╔══

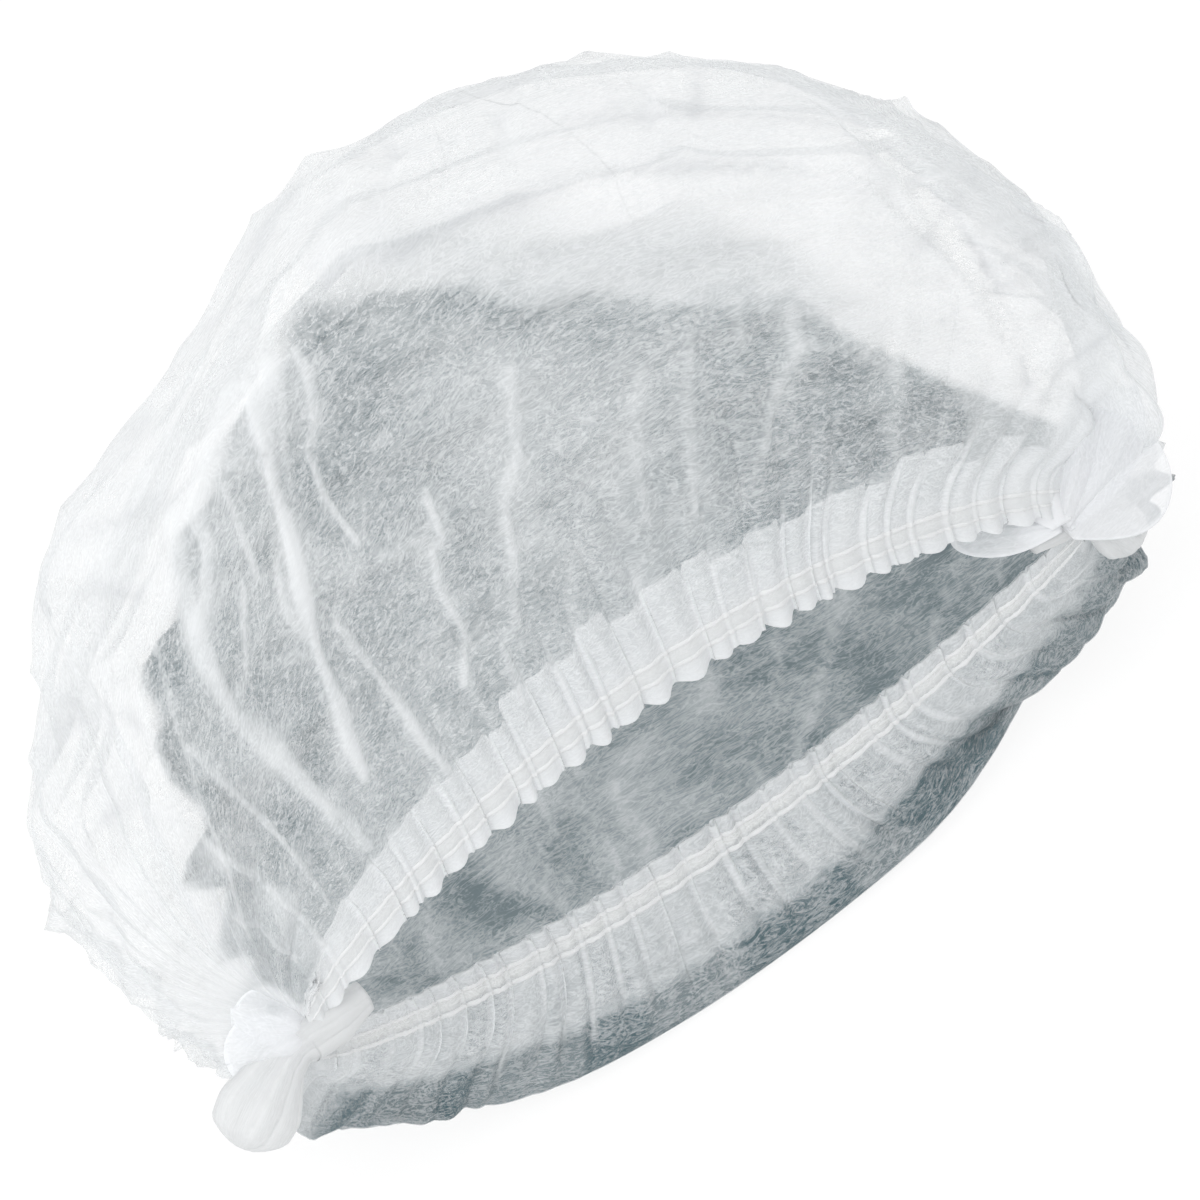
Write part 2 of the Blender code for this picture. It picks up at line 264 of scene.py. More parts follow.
# height and width in millimetres and plies, then each corner's along in thousandths and cloth
# in millimetres; the last 13 are soft folds of the rim
PINCHES = table("""
2.7 3.6 5.3 377 125 357 121 337 110 324 99 310 89 295 77 285 66 274 56 268 46
1.5 1.7 2.8 389 123 385 117 372 109 360 106 352 95 353 83
1.5 1.7 2.7 365 127 351 120 337 110
1.2 1.6 2.3 320 120 308 111 298 102
2.1 2.9 3.2 360 129 331 126 301 124 294 119 269 114 260 115
3 4.7 3.2 295 129 268 120 249 112 233 96 233 75 232 46 237 31
1.4 1.7 2.7 289 105 256 96 243 96
1.4 1.7 2.4 310 99 298 92 295 84
1.8 2 3.2 315 76 315 63 315 51 314 37 318 25
1.5 1.8 3 399 76 394 66 384 66 376 60 374 46 357 38
1.8 2.3 1.9 472 85 455 69 434 62 419 50 406 40 391 37 385 23
.8 1.5 1.6 328 124 340 114
.8 1.5 1.9 266 91 290 79
.8 1.5 1.6 359 75 387 69
.8 1.7 1 455 67 478 65
.8 1.5 1.6 423 53 447 50
1.7 2.3 1.7 595 70 598 61 591 56 582 50 573 41
1.4 2 1.5 598 61 624 57 656 47
1.2 2 1.2 527 70 511 53 505 41
1.4 2 1.4 553 73 540 55 530 35
1.2 2 1.2 573 76 572 65
1.4 2 1.9 239 126 210 118 177 107 147 94 103 86
1.8 2.5 2 152 118 152 100 153 74 149 45 143 15
1.5 2 2 199 112 195 90 190 64 180 36
1.5 2 2 112 96 112 71 108 42
.9 1.5 1.8 377 123 359 115 343 106
-2.3 2.8 2 467 145 422 127
-2.3 2.8 2 494 144 454 127
-2.3 2.5 2 452 155 385 137
-1.9 2.5 2 380 143 325 143
-1.9 2.5 2 305 145 266 149 228 150
-2.3 3 2 248 182 199 157 151 151
-2.7 3.5 2 176 225 112 223 60 321
-1.9 2.5 2 538 144 519 124
-1.9 2.5 2 593 139 573 119
-1.9 2.5 2 653 121 658 90
-2.3 2.5 2.4 707 79 792 99
-2.3 2.5 2.4 712 71 779 83
-1.9 2.5 2.4 672 92 727 103
""")
# strength of a line's plies and painted shade, and width in millimetres, then the corners
SHADED_FOLD_LINES = table("""
.6 1.4 414 160 457 159 509 140 568 123 655 108 692 100
.6 1.6 268 185 303 162 372 155 424 154
1 1.5 663 115 685 93 715 67 762 40
.8 1.4 422 126 449 118 478 116 509 114 548 110 577 105 607 100 635 94 660 83 685 71 714 58 764 40
1.6 1.3 447 119 470 116 489 115 509 113
.7 1.8 238 181 256 134
.8 2.2 184 204 201 130
.7 2 129 228 156 119
.7 1.8 270 159 305 130
.8 2.2 323 159 352 134
.6 1.6 201 183 184 148 161 130
.7 2 571 166 531 137
.7 2.2 623 143 591 118
.8 2 677 116 648 98
.6 1.6 598 159 566 127
.9 2 702 90 663 76
.9 2 732 68 682 58
.7 1.8 505 165 494 144
.8 2 826 65 779 37
.7 1.8 110 235 60 262
.7 1.8 380 160 400 137
.7 1.8 760 118 715 95
.7 1.8 800 95 745 80
""")


def flat_line(corners):
    """Corners as along and metres of cloth, from along in thousandths and cloth in millimetres
    in turn."""
    return np.reshape(corners, (-1, 2)) / (1000, 1) * (1, .001)


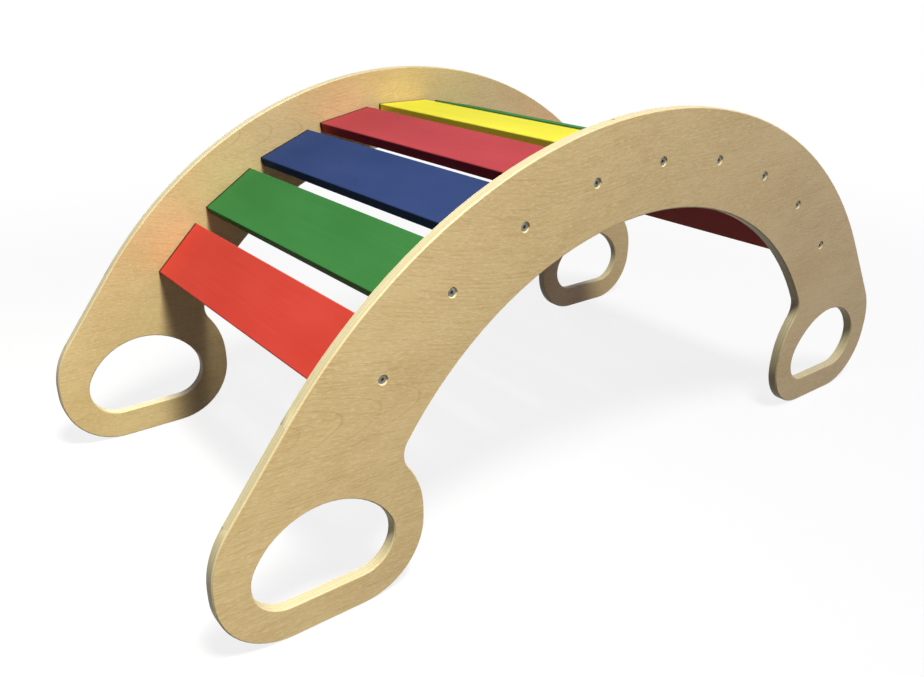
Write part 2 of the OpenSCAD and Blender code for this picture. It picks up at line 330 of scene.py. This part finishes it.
def floor_finish():
    """White with a faint shadow where it is seen, dull to soft light, and clear from below."""
    shade = 0.16  # share of the floor's white that the lamps give, and so its darkest shadow
    near, far = 0.7, 2.4  # the shadow fades out between these distances from the middle
    f = Finish("floor")
    shown = f.node("ShaderNodeBsdfDiffuse", {}, {"Color": (*FLOOR_SHOWN, 1.0)})
    glow = f.node("ShaderNodeEmission", {}, {"Color": (*WHITE, 1.0), "Strength": 1.0})
    dull = f.node("ShaderNodeBsdfDiffuse", {}, {"Color": (*FLOOR_DULL, 1.0)})
    reach = f.node("ShaderNodeVectorMath", {"operation": "LENGTH"}, {0: f.place}, out="Value")
    lit = f.blend(1.0 - shade + reach.step(near, far) * shade, shown, glow)
    top = f.blend(f.seen(), dull, lit)
    below = f.node("ShaderNodeNewGeometry", out="Backfacing")
    f.surface(f.blend(below, top, f.node("ShaderNodeBsdfTransparent")))
    return f.material


def floor():
    bm = bmesh.new()
    bmesh.ops.create_circle(bm, cap_ends=True, segments=96, radius=60.0)
    mesh = bpy.data.meshes.new("floor")
    bm.to_mesh(mesh)
    bm.free()
    mesh.materials.append(floor_finish())
    add("floor", mesh)


def surround():
    """White where it is seen, and a dim violet to soft light."""
    world = bpy.data.worlds.new("studio")
    bpy.context.scene.world = world
    sky = Graph(world, "ShaderNodeOutputWorld")
    soft = sky.node("ShaderNodeBackground", {}, {"Color": (*SKY_VIOLET, 1.0), "Strength": 0.08})
    white = sky.node("ShaderNodeBackground", {}, {"Color": (*WHITE, 1.0)})
    sky.surface(sky.blend(sky.seen(), soft, white))


def lamps():
    middle, past_the_foot = (0.0, 0.0, 0.25), (-0.9, 0.0, 0.1)
    cream, straw, violet = (1.0, 1.0, 0.96), (1.0, 0.985, 0.88), (0.57, 0.54, 1.0)
    lamp("key", (-0.4, -1.3, 3.2), middle, size=1.0, power=94.0, colour=cream)
    lamp("left", (-0.5, -1.9, 4.6), past_the_foot, size=0.6, power=1370.0, colour=straw, cone=20.0)
    lamp("fill", (1.6, -2.2, 2.4), middle, size=1.0, power=16.0, colour=violet)
    lamp("rear", (0.4, 3.4, 0.6), middle, size=1.6, power=50.0, colour=WHITE)


dress(["side_front", "side_back"], plywood())
paints = {name: paint(name, *looks) for name, looks in PAINTS.items()}
for number, name in enumerate(SLATS, 1):
    dress([f"slat_{number}"], paints[name])
dress(["screws_front", "screws_back"], zinc())
dress(["dowels_front", "dowels_back"], beech())

camera()
floor()
surround()
lamps()
bpy.context.scene.view_settings.view_transform = "Standard"
bpy.context.view_layer.update()
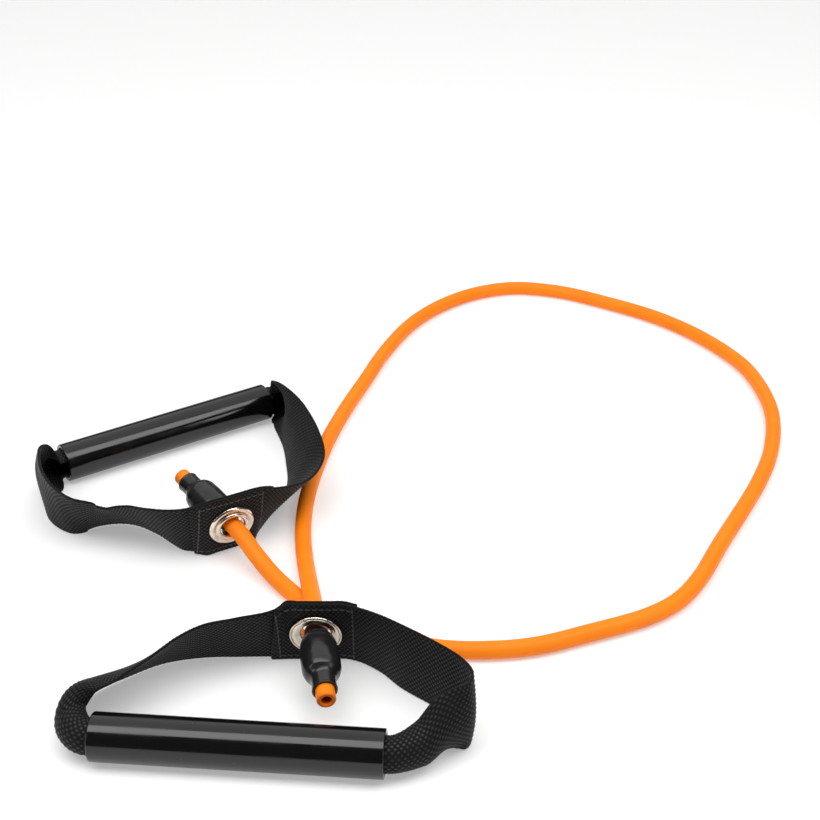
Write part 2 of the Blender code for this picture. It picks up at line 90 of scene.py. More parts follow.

╚══

DESCRIPTION OF THE TASK: A number is the only answer here: how many lines of the material above contain "Write"?

RESPONSE BELOW: 3